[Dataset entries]

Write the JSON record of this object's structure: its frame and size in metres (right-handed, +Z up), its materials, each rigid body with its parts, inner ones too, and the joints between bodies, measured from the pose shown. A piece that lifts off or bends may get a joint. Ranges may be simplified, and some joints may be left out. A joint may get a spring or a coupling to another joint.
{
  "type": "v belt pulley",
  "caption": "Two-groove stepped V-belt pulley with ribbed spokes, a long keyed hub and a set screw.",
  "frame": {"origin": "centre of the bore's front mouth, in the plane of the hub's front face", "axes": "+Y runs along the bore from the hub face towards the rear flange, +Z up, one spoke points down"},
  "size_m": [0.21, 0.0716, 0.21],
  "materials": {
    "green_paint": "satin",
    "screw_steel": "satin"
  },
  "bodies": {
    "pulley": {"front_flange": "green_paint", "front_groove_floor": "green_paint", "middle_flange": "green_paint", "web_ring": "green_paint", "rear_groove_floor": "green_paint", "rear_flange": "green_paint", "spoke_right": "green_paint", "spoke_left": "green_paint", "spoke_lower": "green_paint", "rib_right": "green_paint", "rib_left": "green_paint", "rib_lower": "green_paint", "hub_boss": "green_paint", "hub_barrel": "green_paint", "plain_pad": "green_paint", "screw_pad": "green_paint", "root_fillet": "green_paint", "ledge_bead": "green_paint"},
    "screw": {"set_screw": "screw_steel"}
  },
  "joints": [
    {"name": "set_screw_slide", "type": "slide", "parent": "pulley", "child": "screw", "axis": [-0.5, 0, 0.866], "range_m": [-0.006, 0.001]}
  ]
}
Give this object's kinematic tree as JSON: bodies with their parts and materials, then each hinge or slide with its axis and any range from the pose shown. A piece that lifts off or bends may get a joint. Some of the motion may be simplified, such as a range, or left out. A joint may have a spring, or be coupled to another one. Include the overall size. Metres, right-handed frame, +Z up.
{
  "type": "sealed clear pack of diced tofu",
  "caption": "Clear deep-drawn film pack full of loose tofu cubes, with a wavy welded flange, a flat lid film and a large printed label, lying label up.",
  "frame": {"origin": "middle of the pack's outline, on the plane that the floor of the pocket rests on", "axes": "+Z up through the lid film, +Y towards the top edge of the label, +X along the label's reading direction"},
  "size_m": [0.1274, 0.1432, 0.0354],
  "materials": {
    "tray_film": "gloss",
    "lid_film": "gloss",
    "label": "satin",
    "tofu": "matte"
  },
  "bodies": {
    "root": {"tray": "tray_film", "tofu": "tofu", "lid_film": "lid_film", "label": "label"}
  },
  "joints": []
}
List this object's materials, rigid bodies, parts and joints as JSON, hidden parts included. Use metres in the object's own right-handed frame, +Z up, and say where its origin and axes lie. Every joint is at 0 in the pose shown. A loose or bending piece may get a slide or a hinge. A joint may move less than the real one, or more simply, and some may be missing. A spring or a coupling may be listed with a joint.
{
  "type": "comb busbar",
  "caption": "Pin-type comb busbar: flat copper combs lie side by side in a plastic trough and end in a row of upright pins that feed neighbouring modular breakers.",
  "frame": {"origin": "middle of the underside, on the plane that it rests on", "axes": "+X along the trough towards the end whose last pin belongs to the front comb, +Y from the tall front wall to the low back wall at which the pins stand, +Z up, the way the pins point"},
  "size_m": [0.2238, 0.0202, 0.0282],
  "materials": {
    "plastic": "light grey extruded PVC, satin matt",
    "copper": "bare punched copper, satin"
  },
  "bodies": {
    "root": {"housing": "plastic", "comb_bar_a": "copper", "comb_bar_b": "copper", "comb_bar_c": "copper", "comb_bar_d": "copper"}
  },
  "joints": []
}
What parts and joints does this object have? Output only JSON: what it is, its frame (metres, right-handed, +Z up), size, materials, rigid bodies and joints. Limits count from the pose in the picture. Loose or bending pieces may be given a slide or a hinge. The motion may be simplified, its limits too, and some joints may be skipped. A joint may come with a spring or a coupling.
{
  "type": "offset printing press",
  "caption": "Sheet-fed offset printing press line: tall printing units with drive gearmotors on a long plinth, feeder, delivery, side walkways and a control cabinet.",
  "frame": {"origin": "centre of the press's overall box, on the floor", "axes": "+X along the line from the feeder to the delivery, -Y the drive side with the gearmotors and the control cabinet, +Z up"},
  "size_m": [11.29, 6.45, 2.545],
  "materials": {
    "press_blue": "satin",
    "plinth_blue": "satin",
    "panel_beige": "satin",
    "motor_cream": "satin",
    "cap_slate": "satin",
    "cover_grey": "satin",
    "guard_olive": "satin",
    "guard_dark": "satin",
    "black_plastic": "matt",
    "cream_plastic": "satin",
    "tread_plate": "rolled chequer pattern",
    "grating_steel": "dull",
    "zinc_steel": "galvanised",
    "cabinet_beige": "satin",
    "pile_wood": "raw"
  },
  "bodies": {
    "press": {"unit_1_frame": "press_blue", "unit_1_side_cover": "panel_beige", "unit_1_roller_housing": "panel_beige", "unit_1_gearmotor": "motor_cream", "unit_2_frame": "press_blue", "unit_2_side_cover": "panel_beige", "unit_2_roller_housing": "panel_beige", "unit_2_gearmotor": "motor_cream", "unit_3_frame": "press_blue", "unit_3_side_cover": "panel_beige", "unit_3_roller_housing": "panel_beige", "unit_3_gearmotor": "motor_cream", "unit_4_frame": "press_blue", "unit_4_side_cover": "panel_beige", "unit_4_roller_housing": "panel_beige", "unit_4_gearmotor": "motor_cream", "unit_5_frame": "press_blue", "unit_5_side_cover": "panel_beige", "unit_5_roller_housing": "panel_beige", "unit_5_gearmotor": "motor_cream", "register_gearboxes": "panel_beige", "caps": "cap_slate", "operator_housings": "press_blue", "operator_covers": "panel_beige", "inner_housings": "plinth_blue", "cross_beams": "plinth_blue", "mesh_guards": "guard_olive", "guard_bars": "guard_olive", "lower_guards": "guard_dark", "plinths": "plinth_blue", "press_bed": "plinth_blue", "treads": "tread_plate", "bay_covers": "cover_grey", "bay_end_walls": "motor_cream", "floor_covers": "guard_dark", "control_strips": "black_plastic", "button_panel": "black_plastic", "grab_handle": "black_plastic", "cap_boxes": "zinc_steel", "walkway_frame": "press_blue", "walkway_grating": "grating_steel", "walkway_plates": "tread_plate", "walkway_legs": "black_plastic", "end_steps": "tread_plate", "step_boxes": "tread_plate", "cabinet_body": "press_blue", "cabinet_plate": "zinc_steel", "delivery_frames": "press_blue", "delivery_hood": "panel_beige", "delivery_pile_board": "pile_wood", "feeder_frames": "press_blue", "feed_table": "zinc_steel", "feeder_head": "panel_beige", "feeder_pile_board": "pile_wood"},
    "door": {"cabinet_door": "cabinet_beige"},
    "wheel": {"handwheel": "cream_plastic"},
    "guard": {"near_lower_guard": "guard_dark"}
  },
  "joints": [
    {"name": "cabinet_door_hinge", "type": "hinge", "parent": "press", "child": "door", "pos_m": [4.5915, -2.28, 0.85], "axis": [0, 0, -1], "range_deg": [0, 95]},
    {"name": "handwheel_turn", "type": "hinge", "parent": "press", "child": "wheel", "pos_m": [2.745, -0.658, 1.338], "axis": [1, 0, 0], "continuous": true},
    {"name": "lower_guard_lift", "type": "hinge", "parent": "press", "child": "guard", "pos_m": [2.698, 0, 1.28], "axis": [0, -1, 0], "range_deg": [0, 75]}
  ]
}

TO BE DONE —
All records above must be set down exactly, please.

TASK SOLUTION —
Write the JSON record of this object's structure: its frame and size in metres (right-handed, +Z up), its materials, each rigid body with its parts, inner ones too, and the joints between bodies, measured from the pose shown. A piece that lifts off or bends may get a joint. Ranges may be simplified, and some joints may be left out. A joint may get a spring or a coupling to another joint.
{
  "type": "v belt pulley",
  "caption": "Two-groove stepped V-belt pulley with ribbed spokes, a long keyed hub and a set screw.",
  "frame": {"origin": "centre of the bore's front mouth, in the plane of the hub's front face", "axes": "+Y runs along the bore from the hub face towards the rear flange, +Z up, one spoke points down"},
  "size_m": [0.21, 0.0716, 0.21],
  "materials": {
    "green_paint": "satin",
    "screw_steel": "satin"
  },
  "bodies": {
    "pulley": {"front_flange": "green_paint", "front_groove_floor": "green_paint", "middle_flange": "green_paint", "web_ring": "green_paint", "rear_groove_floor": "green_paint", "rear_flange": "green_paint", "spoke_right": "green_paint", "spoke_left": "green_paint", "spoke_lower": "green_paint", "rib_right": "green_paint", "rib_left": "green_paint", "rib_lower": "green_paint", "hub_boss": "green_paint", "hub_barrel": "green_paint", "plain_pad": "green_paint", "screw_pad": "green_paint", "root_fillet": "green_paint", "ledge_bead": "green_paint"},
    "screw": {"set_screw": "screw_steel"}
  },
  "joints": [
    {"name": "set_screw_slide", "type": "slide", "parent": "pulley", "child": "screw", "axis": [-0.5, 0, 0.866], "range_m": [-0.006, 0.001]}
  ]
}
Give this object's kinematic tree as JSON: bodies with their parts and materials, then each hinge or slide with its axis and any range from the pose shown. A piece that lifts off or bends may get a joint. Some of the motion may be simplified, such as a range, or left out. A joint may have a spring, or be coupled to another one. Include the overall size. Metres, right-handed frame, +Z up.
{
  "type": "sealed clear pack of diced tofu",
  "caption": "Clear deep-drawn film pack full of loose tofu cubes, with a wavy welded flange, a flat lid film and a large printed label, lying label up.",
  "frame": {"origin": "middle of the pack's outline, on the plane that the floor of the pocket rests on", "axes": "+Z up through the lid film, +Y towards the top edge of the label, +X along the label's reading direction"},
  "size_m": [0.1274, 0.1432, 0.0354],
  "materials": {
    "tray_film": "gloss",
    "lid_film": "gloss",
    "label": "satin",
    "tofu": "matte"
  },
  "bodies": {
    "root": {"tray": "tray_film", "tofu": "tofu", "lid_film": "lid_film", "label": "label"}
  },
  "joints": []
}
List this object's materials, rigid bodies, parts and joints as JSON, hidden parts included. Use metres in the object's own right-handed frame, +Z up, and say where its origin and axes lie. Every joint is at 0 in the pose shown. A loose or bending piece may get a slide or a hinge. A joint may move less than the real one, or more simply, and some may be missing. A spring or a coupling may be listed with a joint.
{
  "type": "comb busbar",
  "caption": "Pin-type comb busbar: flat copper combs lie side by side in a plastic trough and end in a row of upright pins that feed neighbouring modular breakers.",
  "frame": {"origin": "middle of the underside, on the plane that it rests on", "axes": "+X along the trough towards the end whose last pin belongs to the front comb, +Y from the tall front wall to the low back wall at which the pins stand, +Z up, the way the pins point"},
  "size_m": [0.2238, 0.0202, 0.0282],
  "materials": {
    "plastic": "light grey extruded PVC, satin matt",
    "copper": "bare punched copper, satin"
  },
  "bodies": {
    "root": {"housing": "plastic", "comb_bar_a": "copper", "comb_bar_b": "copper", "comb_bar_c": "copper", "comb_bar_d": "copper"}
  },
  "joints": []
}
What parts and joints does this object have? Output only JSON: what it is, its frame (metres, right-handed, +Z up), size, materials, rigid bodies and joints. Limits count from the pose in the picture. Loose or bending pieces may be given a slide or a hinge. The motion may be simplified, its limits too, and some joints may be skipped. A joint may come with a spring or a coupling.
{
  "type": "offset printing press",
  "caption": "Sheet-fed offset printing press line: tall printing units with drive gearmotors on a long plinth, feeder, delivery, side walkways and a control cabinet.",
  "frame": {"origin": "centre of the press's overall box, on the floor", "axes": "+X along the line from the feeder to the delivery, -Y the drive side with the gearmotors and the control cabinet, +Z up"},
  "size_m": [11.29, 6.45, 2.545],
  "materials": {
    "press_blue": "satin",
    "plinth_blue": "satin",
    "panel_beige": "satin",
    "motor_cream": "satin",
    "cap_slate": "satin",
    "cover_grey": "satin",
    "guard_olive": "satin",
    "guard_dark": "satin",
    "black_plastic": "matt",
    "cream_plastic": "satin",
    "tread_plate": "rolled chequer pattern",
    "grating_steel": "dull",
    "zinc_steel": "galvanised",
    "cabinet_beige": "satin",
    "pile_wood": "raw"
  },
  "bodies": {
    "press": {"unit_1_frame": "press_blue", "unit_1_side_cover": "panel_beige", "unit_1_roller_housing": "panel_beige", "unit_1_gearmotor": "motor_cream", "unit_2_frame": "press_blue", "unit_2_side_cover": "panel_beige", "unit_2_roller_housing": "panel_beige", "unit_2_gearmotor": "motor_cream", "unit_3_frame": "press_blue", "unit_3_side_cover": "panel_beige", "unit_3_roller_housing": "panel_beige", "unit_3_gearmotor": "motor_cream", "unit_4_frame": "press_blue", "unit_4_side_cover": "panel_beige", "unit_4_roller_housing": "panel_beige", "unit_4_gearmotor": "motor_cream", "unit_5_frame": "press_blue", "unit_5_side_cover": "panel_beige", "unit_5_roller_housing": "panel_beige", "unit_5_gearmotor": "motor_cream", "register_gearboxes": "panel_beige", "caps": "cap_slate", "operator_housings": "press_blue", "operator_covers": "panel_beige", "inner_housings": "plinth_blue", "cross_beams": "plinth_blue", "mesh_guards": "guard_olive", "guard_bars": "guard_olive", "lower_guards": "guard_dark", "plinths": "plinth_blue", "press_bed": "plinth_blue", "treads": "tread_plate", "bay_covers": "cover_grey", "bay_end_walls": "motor_cream", "floor_covers": "guard_dark", "control_strips": "black_plastic", "button_panel": "black_plastic", "grab_handle": "black_plastic", "cap_boxes": "zinc_steel", "walkway_frame": "press_blue", "walkway_grating": "grating_steel", "walkway_plates": "tread_plate", "walkway_legs": "black_plastic", "end_steps": "tread_plate", "step_boxes": "tread_plate", "cabinet_body": "press_blue", "cabinet_plate": "zinc_steel", "delivery_frames": "press_blue", "delivery_hood": "panel_beige", "delivery_pile_board": "pile_wood", "feeder_frames": "press_blue", "feed_table": "zinc_steel", "feeder_head": "panel_beige", "feeder_pile_board": "pile_wood"},
    "door": {"cabinet_door": "cabinet_beige"},
    "wheel": {"handwheel": "cream_plastic"},
    "guard": {"near_lower_guard": "guard_dark"}
  },
  "joints": [
    {"name": "cabinet_door_hinge", "type": "hinge", "parent": "press", "child": "door", "pos_m": [4.5915, -2.28, 0.85], "axis": [0, 0, -1], "range_deg": [0, 95]},
    {"name": "handwheel_turn", "type": "hinge", "parent": "press", "child": "wheel", "pos_m": [2.745, -0.658, 1.338], "axis": [1, 0, 0], "continuous": true},
    {"name": "lower_guard_lift", "type": "hinge", "parent": "press", "child": "guard", "pos_m": [2.698, 0, 1.28], "axis": [0, -1, 0], "range_deg": [0, 75]}
  ]
}